Jack-in-the-pulpits grow a single unique and intricate flower.
Photo Credit : Pixabay
In response to our post about the legality of picking lady’s slippers, several readers mentioned another woodland plant that’s largely shrouded in mystery: the Jack-in-the-pulpit (Arisaema triphyllum).
What Are Jack-in-the-Pulpits?
The Jack-in-the-pulpit is a somewhat common, perennial plant that’s found across eastern North America, from Texas to the Canadian Maritimes. The plant’s underground corm produces one to two stems that can be up to two feet tall and are each adorned with three broad leaflets. A third stem holds a single hooded flower, which emerges in late spring or early summer and looks quite intriguing, with its maroon stripes and green hood.
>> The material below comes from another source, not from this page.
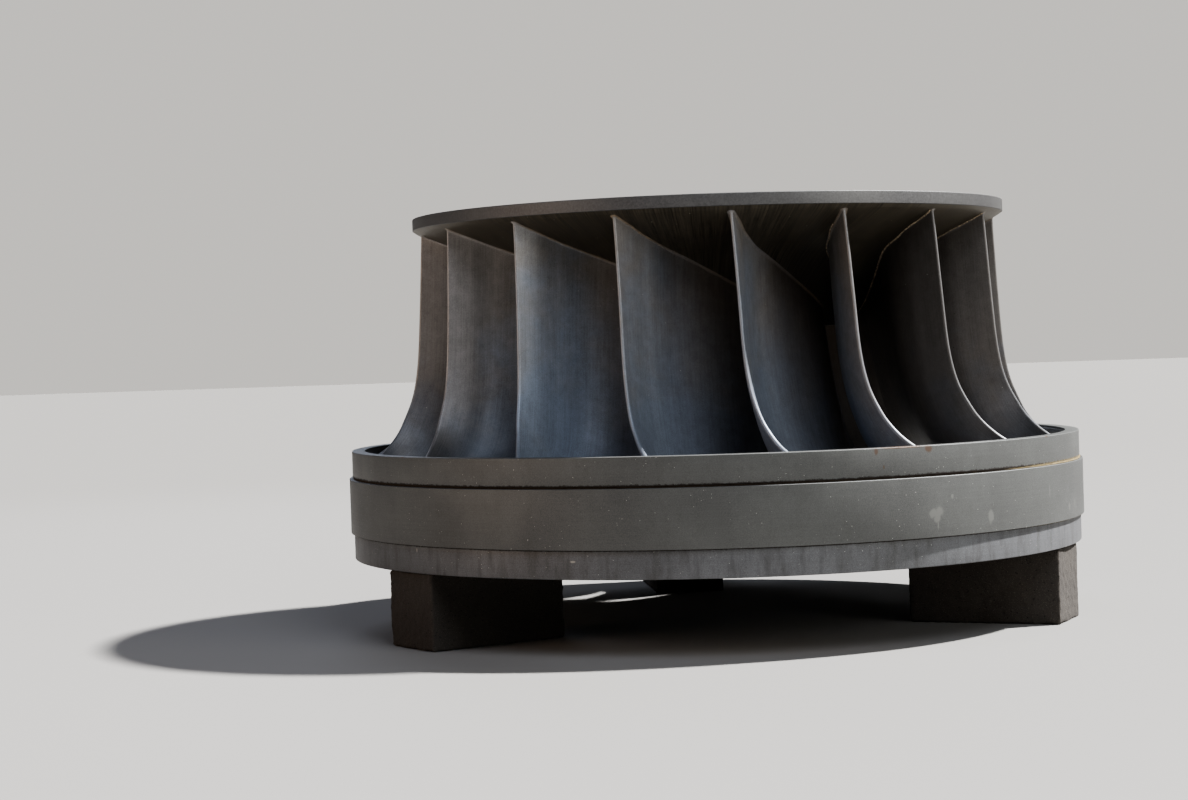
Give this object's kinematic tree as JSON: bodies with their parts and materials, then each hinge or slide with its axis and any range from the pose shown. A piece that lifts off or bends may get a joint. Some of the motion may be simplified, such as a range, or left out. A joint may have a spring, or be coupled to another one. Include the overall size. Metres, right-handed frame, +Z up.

The hood of the flower, known technically as a spathe (i.e., “pulpit”), contains a long, stem-like growth called the spadix (or “Jack”), which is where the flower’s reproductive parts are found. It’s from this flower structure that the plant gets it’s common name, Jack-in-the-pulpit.
History of Jack-in-the-Pulpits
As a species native to a large part of the United States, Jack-in-the-pulpits have a long relationship with humans. Some Native American peoples prepared the plant’s corm through drying or cooking, then ate it in a fashion similar to that of onions or potatoes.
Jack-in-the-pulpits were also used medicinally, as part of a topical ointment meant to treat or ease skin conditions and soreness.
Growing Conditions of Jack-in-the-Pulpits
Jack-in-the-pulpits grow in largely deciduous forests with plenty of shade. They prefer rich, moist soil and can often be found near wetlands and vernal pools.
In the late summer, after the plant’s flower has been pollinated, it produces a large clump of bright red berries. Each berry contains several seeds, which are spread by birds and other small animals after ingestion.
Jack-in-the-pulpits can be grown from seeds or partial corms in a shady garden with moist soil. After planting, they can often take some time to mature and flower.
The plant’s three-leafed stems make it look a lot like the dreaded poison ivy, which sometimes results in the Jack-in-the-pulpit’s mistaken removal. A Jack-in-the-pulpit’s leaves are generally larger and broader than those of poison ivy, and the plant itself is typically taller than poison ivy, which tends to creep along the ground.
Look for the signature hooded flower or red berry cluster to truly be sure that the plant you’re looking at is in fact a Jack-in-the-pulpit and not something more sinister!
Are Jack-in-the-Pulpits Poisonous?
The tales you may have heard about the toxicity of Jack-in-the-pulpits are true: they are indeed poisonous. The plant’s leaves, berries, and corms contain calcium oxalate, which is a chemical compound that takes the form of tiny crystalline structures. Getting this on your bare skin can cause irritation, and ingesting the plant raw can be dangerous, sometimes resulting in choking or blisters. It is therefore recommended to avoid touching any part of the plant unless you’re wearing gloves and other skin protection.
Warning: Never consume any part of a Jack-in-the-pulpit raw and be sure to follow any cooking instructions with caution and diligence.
Have you ever spotted Jack-in-the-pulpits in the woods?